Traditional labels are becoming useless anyway, liberal can mean anything from libertarian free market enjoyer to radical progressive depending on who you are talking to. And I am talking about self-identified labels!
You also have many right wingers (internationally) moving towards things like industrial policy, subsidies, and a populist labor focus (coupled with anti-immigration rhetoric of course). In some cases, even nationalization is under discussion. It’s a wild time to try and label things.

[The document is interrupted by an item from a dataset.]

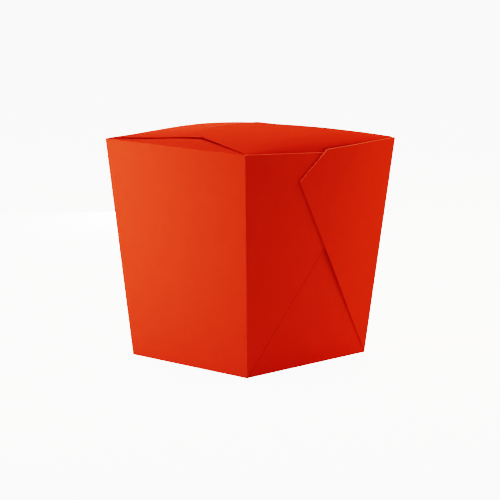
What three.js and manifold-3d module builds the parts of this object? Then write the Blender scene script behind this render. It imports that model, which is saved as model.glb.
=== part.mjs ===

The labels are not useless, they represent certain values and disagreements over how society should be governed. Of course, each of the values has a failure mode, but they are different. The values are:
- Right-wing, conservative, authoritarian - society should be governed by elites, conflict should be resolved by submission to authority
- Left-wing, socialist, democratic - society should be governed by equal peers, conflict should be resolved by democratic consensus
- Liberal, individualist, pro-freedom - the question of societal governance (and the arising conflict) should be avoided if possible by giving each participant their own life independent on others
Of course it is confusing because people cheat and do not always want to state their aims clearly. The values are also not opposites, but independent; they can also be applied per problem. For example, most famously, some communists were both left (they wanted a socialist society without classes) and right (they wanted the transformation under the party authority). But each pair of these has a similar conflict like that, so (aside from the communist spectrum above) you get also capitalist spectrum between right vs liberal, and anarchist spectrum between left vs liberal. In the middle of all 3, things are roughly social-democratic.
A better axis is libertarian-authoritarian, because the "left" and the "right" aren't inherently either.